**YOUR INSTRUCTIONS**
Your task is to quote exactly the run of lines that starts at the line containing "What OpenSCAD source" and ends at the line containing "is drawn open.", including both.

··· DATA

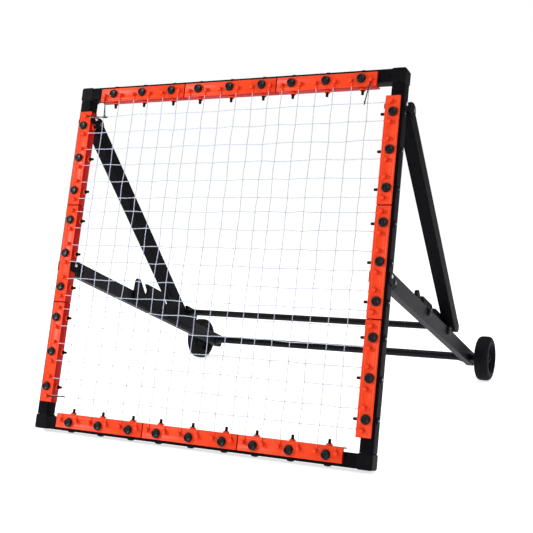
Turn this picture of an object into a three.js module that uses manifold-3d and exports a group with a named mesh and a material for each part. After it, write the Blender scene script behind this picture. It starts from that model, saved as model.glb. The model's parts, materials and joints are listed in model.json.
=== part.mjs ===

······
··· DATA

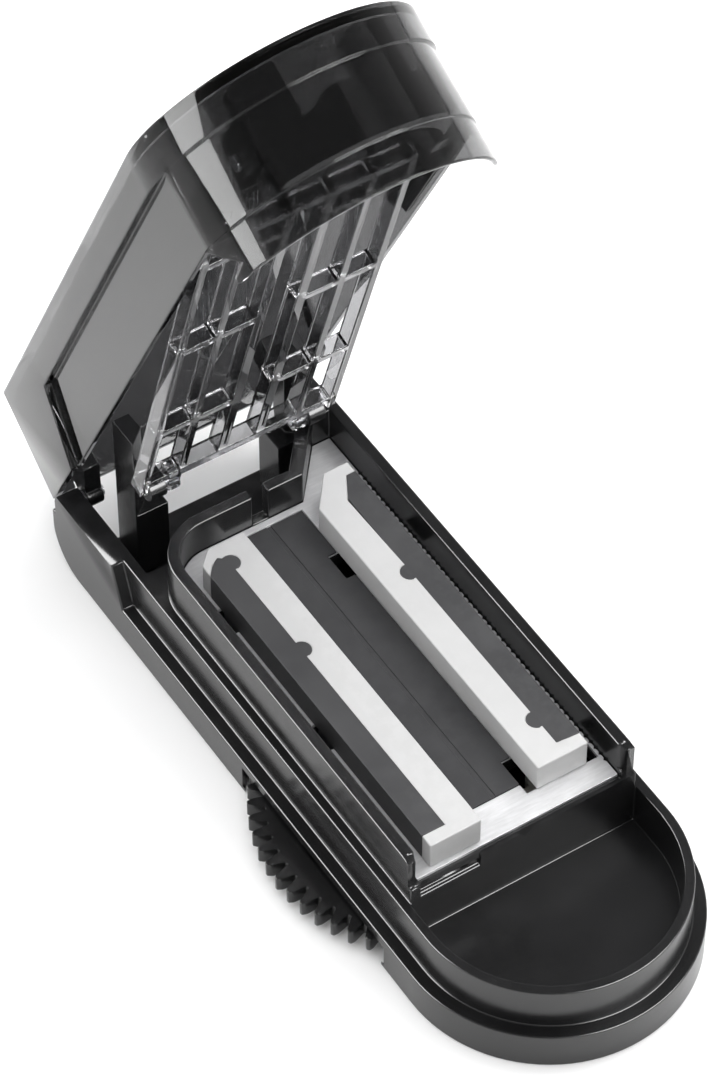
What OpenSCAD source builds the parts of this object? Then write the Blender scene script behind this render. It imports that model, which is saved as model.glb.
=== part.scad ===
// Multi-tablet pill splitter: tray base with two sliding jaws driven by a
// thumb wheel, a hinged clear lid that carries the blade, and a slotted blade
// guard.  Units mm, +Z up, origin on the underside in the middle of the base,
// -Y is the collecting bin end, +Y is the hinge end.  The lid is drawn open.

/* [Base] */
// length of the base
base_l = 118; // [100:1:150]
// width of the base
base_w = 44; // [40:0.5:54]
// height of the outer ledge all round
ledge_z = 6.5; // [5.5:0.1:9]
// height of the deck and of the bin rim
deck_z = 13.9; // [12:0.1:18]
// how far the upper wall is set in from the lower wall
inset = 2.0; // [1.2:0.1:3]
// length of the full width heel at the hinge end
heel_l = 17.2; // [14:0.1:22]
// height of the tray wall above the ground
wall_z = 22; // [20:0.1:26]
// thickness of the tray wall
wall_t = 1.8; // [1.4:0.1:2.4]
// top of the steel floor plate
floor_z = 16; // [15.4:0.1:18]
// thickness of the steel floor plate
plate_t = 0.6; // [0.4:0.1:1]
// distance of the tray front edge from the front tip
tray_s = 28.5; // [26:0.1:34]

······
··· DATA

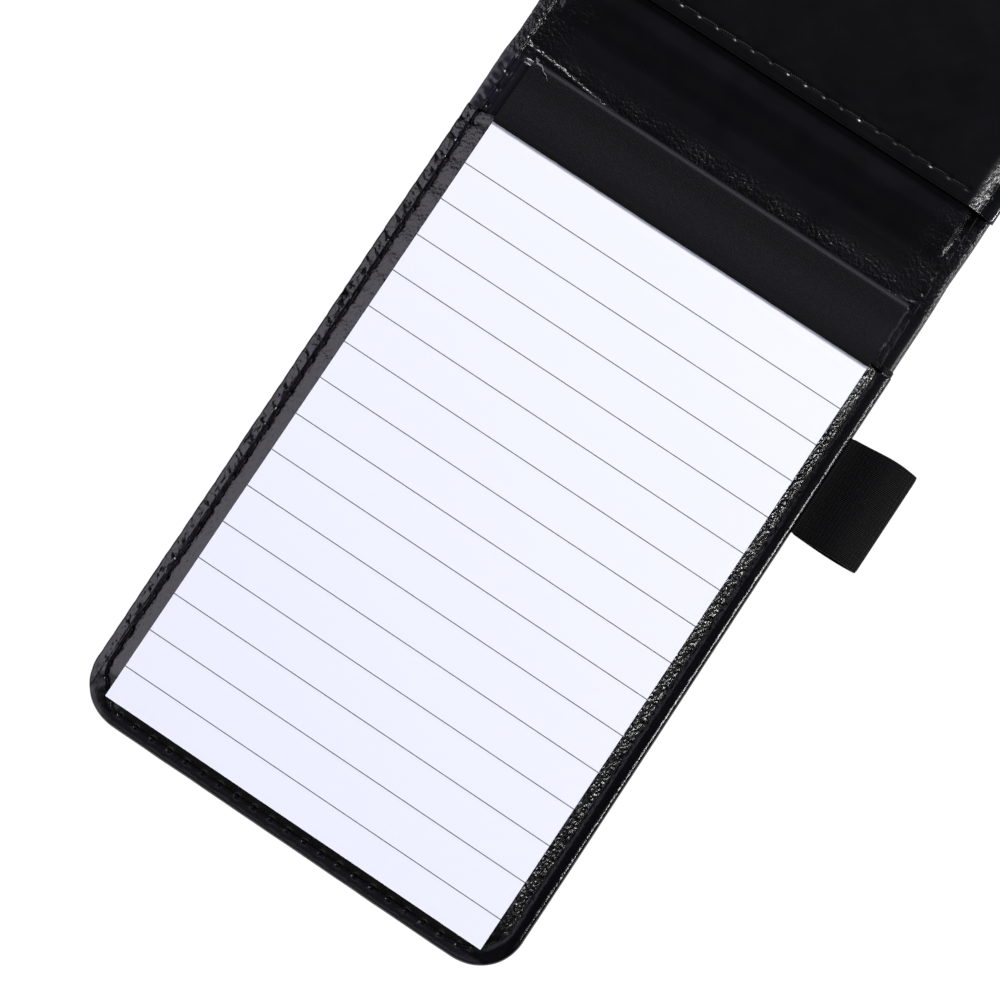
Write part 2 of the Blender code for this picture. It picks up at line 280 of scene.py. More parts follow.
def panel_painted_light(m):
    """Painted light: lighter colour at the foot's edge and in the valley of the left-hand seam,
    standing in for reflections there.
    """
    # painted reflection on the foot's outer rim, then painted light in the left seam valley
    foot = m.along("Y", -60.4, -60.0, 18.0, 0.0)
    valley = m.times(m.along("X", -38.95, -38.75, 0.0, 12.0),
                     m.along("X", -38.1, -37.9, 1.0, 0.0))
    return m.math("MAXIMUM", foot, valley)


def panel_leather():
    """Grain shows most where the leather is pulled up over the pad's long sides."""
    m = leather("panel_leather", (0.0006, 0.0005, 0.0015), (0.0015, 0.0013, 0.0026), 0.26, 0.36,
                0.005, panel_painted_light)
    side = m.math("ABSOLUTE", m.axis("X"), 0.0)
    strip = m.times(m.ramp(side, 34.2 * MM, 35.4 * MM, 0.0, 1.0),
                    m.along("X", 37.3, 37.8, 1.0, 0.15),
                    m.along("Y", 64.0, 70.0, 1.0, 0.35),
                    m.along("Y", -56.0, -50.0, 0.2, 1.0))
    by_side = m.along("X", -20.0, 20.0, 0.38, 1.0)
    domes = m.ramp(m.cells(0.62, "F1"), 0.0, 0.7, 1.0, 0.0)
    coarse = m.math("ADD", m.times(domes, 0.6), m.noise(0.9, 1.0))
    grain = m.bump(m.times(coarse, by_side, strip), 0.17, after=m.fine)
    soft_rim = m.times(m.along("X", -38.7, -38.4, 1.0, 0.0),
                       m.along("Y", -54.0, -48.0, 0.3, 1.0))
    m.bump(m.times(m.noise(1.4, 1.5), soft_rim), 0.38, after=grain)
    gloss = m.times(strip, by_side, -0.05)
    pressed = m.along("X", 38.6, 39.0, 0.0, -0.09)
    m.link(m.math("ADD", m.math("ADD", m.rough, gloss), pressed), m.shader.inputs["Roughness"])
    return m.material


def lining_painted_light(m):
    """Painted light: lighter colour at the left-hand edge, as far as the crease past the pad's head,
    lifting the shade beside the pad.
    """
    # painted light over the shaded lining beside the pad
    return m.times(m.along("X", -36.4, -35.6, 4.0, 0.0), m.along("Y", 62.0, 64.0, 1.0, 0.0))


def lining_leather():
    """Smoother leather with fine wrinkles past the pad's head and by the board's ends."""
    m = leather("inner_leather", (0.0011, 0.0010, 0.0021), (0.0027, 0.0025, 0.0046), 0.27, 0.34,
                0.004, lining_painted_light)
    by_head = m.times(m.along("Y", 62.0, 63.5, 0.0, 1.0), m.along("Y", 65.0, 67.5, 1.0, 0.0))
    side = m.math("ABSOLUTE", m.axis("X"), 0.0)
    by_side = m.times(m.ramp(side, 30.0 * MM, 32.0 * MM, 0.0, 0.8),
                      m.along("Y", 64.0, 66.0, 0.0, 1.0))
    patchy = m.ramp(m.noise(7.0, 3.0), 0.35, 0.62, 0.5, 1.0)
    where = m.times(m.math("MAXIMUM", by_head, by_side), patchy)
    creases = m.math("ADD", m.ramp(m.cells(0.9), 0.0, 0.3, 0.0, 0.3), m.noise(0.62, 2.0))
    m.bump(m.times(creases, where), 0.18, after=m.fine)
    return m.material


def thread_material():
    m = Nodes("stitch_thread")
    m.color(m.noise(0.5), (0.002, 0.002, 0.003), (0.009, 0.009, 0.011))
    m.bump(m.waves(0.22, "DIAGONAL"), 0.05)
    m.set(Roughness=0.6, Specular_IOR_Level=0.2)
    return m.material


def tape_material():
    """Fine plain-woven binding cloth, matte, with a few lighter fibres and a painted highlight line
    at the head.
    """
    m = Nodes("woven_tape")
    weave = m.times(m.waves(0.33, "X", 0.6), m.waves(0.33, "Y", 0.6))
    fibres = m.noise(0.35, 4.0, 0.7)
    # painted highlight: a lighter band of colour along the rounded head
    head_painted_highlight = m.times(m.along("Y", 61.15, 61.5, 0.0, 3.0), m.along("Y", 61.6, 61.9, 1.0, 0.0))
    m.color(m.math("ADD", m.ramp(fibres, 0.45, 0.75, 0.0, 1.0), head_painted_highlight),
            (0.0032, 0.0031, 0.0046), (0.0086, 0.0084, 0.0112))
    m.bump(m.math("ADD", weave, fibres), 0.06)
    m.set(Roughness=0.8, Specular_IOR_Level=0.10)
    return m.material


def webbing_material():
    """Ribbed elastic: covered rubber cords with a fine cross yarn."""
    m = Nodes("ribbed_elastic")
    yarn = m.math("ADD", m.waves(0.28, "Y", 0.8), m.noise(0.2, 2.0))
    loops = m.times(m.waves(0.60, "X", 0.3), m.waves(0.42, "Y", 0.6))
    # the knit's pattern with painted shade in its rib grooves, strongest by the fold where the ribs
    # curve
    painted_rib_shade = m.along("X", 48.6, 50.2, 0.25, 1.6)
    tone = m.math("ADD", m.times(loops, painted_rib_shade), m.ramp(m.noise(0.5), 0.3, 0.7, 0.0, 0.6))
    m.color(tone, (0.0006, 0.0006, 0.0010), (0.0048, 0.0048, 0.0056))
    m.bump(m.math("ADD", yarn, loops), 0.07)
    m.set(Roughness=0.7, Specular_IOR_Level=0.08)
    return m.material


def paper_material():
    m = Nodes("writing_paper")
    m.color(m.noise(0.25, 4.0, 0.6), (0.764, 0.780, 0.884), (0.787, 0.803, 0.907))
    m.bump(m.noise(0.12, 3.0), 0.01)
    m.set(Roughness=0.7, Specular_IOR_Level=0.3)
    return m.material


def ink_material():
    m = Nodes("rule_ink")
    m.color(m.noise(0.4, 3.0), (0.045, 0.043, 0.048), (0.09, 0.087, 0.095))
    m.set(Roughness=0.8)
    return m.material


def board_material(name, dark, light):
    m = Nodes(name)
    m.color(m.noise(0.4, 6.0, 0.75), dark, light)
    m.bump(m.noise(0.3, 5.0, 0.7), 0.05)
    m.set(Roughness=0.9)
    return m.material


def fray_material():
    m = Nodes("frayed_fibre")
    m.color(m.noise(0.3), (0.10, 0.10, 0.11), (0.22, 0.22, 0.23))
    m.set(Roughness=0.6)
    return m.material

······

**FULL ANSWER**
What OpenSCAD source builds the parts of this object? Then write the Blender scene script behind this render. It imports that model, which is saved as model.glb.
=== part.scad ===
// Multi-tablet pill splitter: tray base with two sliding jaws driven by a
// thumb wheel, a hinged clear lid that carries the blade, and a slotted blade
// guard.  Units mm, +Z up, origin on the underside in the middle of the base,
// -Y is the collecting bin end, +Y is the hinge end.  The lid is drawn open.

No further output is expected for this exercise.